There was a time not all that long ago when nearly everyone I came in contact with was older than me. Now, I’d have to visit a nursing home or take up bridge for that to be the case. Lately, I find that the number — or at least the percentage — of people who share my frame of reference on the world is shrinking.

That’s not necessarily a bad thing, but it can be pretty disconcerting. It’s nice, for example, to spend time occasionally with people who remember when we actually dialed telephone numbers and posted mail, for whom I don’t have to explain, for example, that watching television once entailed, at most, five or six choices at any given time, and none of them were MTV.

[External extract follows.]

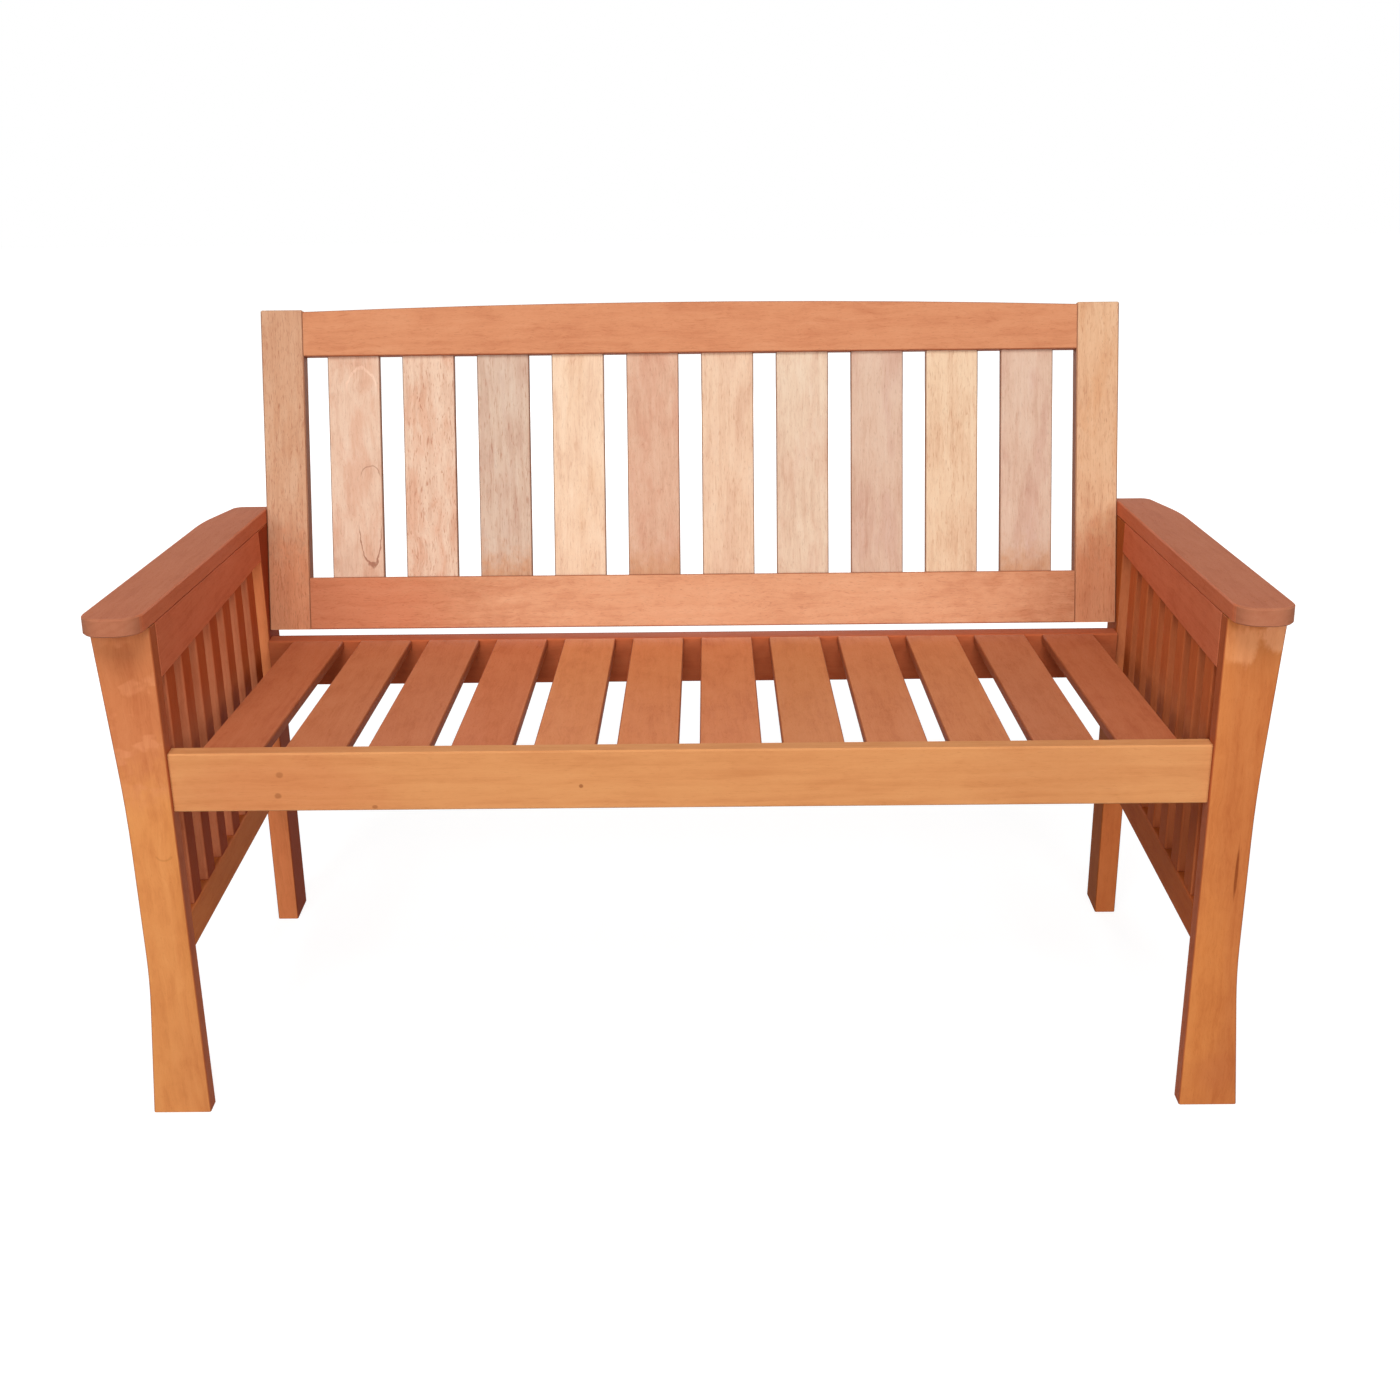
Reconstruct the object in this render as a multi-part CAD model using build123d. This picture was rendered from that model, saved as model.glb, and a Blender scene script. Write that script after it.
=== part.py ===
from build123d import *
from math import atan2, cos, radians, sin, tan
import os

# A two-seat slatted hardwood settle with arms, in millimetres.
# X runs across, left and right being as seen from the front, Y runs front to back and Z is up.
# The pieces are placed from the front legs' front face, at Y = 0, and from the floor, at Z = 0.
# When they are written, they all move along Y by one length, so that the origin is the floor
# point under the middle of the whole settle.

# Room between the two side frames
clear_width = 1090
# Front face of the front legs to rear face of the back legs
frame_depth = 516

# Height of the seat at its front, on which the arms and the back depend
seat_height = 435

# Wood joints: tenons are a share of their board's thickness, mortises have a glue gap
tenon_thickness_share = 1 / 3
tenon_shoulder = 8
glue_gap = 0.1
mortise_relief = 1
# The edges of every board are eased, by no more than a share of the board's thickness
edge_ease = 1.5
largest_ease_share = 0.3
# Rounded corners take no more than a share of the edge between them
largest_corner_share = 0.45

# Front leg: a board facing the front, straight inside, hollowed to a waist outside
front_leg_thickness = 22
front_leg_foot_width = 64.5
front_leg_waist_width = 49.5
# Heights where the outer edge turns, and the length of edge that each turn is eased over
front_leg_low_turn = 167
front_leg_low_turn_span = 66
front_leg_high_turn = 374
front_leg_high_turn_span = 98

# Back leg: a narrow post, deep from front to back
back_leg_width = 27
back_leg_depth = 55

# Arm: slopes down to the rear, and the legs and the upper side rail are cut to its underside.
# The legs' stub tenons go up into it.
arm_rise = 160.2
arm_fall_angle = 3.4
arm_thickness = 19
arm_width = 62
arm_front_overhang = 36
arm_rear_overhang = 10
arm_front_radius = 26
arm_taper = 19
arm_taper_length = 96
arm_taper_turn_span = 60
arm_rear_outer_radius = 14
arm_rear_inner_radius = 3
arm_tenon_height = 10
arm_tenon_width_share = 0.65

# Side rails, flush with the inner faces of the legs
side_rail_thickness = 24
lower_rail_bottom = 200.5
lower_rail_height = 43
upper_rail_front_height = 60.4
upper_rail_rear_height = 39.3
side_tenon_into_front_leg = 12
side_tenon_into_back_leg = 25

# Side slats, set a little back from the rails' inner faces, with more room at the back leg
side_slat_count = 7
side_slat_width = 31
side_slat_thickness = 12
side_slat_front_gap = 16.5
side_slat_rear_gap = 42.3
side_slat_setback = 1.5
side_slat_tenon_length = 14

# Seat rails: the front one set back from the legs' front faces, the back one standing in front
# of the back legs, its top level with the slats that meet it
front_rail_height = 66.2
front_rail_thickness = 19
front_rail_setback = 6
back_rail_height = 60
back_rail_thickness = 25
back_rail_step = 6
# Each rail end has a tenon near its top and a bolt near its bottom
rail_tenon_height = 24
rail_tenon_length = 12
rail_bolt_height = 16

# Seat slats, falling to the rear between the two seat rails
seat_fall_angle = 4
seat_slat_count = 12
seat_slat_width = 65.5
seat_slat_thickness = 12
seat_end_gap = 31
seat_slat_drop = 1
seat_slat_tenon_length = 12
seat_slat_tenon_width_share = 0.7

# Back panel, leaning between the side frames. Its foot is a step behind the back legs' front
# faces, and a gap above the seat back rail.
back_lean_angle = 16
back_foot_step = 6.2
back_foot_gap = 11.7
back_length = 406
back_thickness = 24
back_side_clearance = 0.3
stile_width = 53.3
bottom_rail_height = 66.6
top_rail_end_height = 55.8
top_rail_end_drop = 2.3
top_rail_rise = 7.9
back_slat_count = 10
back_slat_width = 66.5
back_slat_thickness = 11
back_slat_tenon_length = 14
slat_tenon_width_share = 0.7

# Cap bolts with square nuts, which hold the seat and the back to the side frames
bolt_radius = 3
bolt_hole_gap = 0.25
bolt_head_radius = 5
bolt_head_height = 6
bolt_head_socket_radius = 2.5
bolt_head_socket_depth = 3
counterbore_gap = 0.5
counterbore_extra_depth = 1
bolt_past_nut = 6
nut_side = 10
nut_thickness = 5
nut_gap = 0.15
nut_thread_gap = 0.1
rail_nut_inset = 35
stile_nut_inset = 22
# Wood left between the bolts' tips and the tenons of the back panel's rails
wood_at_bolt_tip = 7.5
# Height of a stile's lower bolt, and how far its upper bolt is from the back leg's rear face
stile_low_bolt_height = 35
stile_high_bolt_inset = 10.2

# Worked out from the sizes above
half_clear = clear_width / 2
back_leg_front = frame_depth - back_leg_depth
arm_slope = tan(radians(arm_fall_angle))
seat_slope = tan(radians(seat_fall_angle))
arm_top_height = seat_height + arm_rise
# Height of the arm's underside at the front legs' front face, Y = 0
underside_front = arm_top_height - arm_thickness / cos(radians(arm_fall_angle))
# Larger than any piece, for the blocks that trim the pieces' ends
trim_size = clear_width + frame_depth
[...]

Chatting with a couple of twentysomething friends recently, I was shocked at their frustration over Virginia’s new ban on texting while driving. “Can we still text at stoplights?” one asked, panic evident in her tone, if not her face. “I don’t know,” I replied. “Pull up next to a police officer sometime and try it.”

I have a cell phone, of course, and I’ve even been known to send text messages to let my wife know I’m in a long meeting that I can’t leave and therefore won’t be home until late. Without exception, though, all of my other text messages have been to folks a generation or two behind me — and then only because I knew that was the surest way to get them to respond.

The whole texting culture seems to be a dividing line between “kids these days” and “old fogeys.” Most of us who remember when all phones came with cords would prefer to call and actually speak with someone at the other end — or just wait until we can see the person face to face. Every time I see someone hunched over a cell phone, tapping out messages like some kind of modern-day telegraph operator, I feel the cranky old goat taking a little more control over my consciousness. And then I’m forced to face the fact of the yawning chasm that exists between 24 and 44.

Texting while driving? Don’t get me started. Dumb with a capital Stupid. Kids these days…. Sheesh.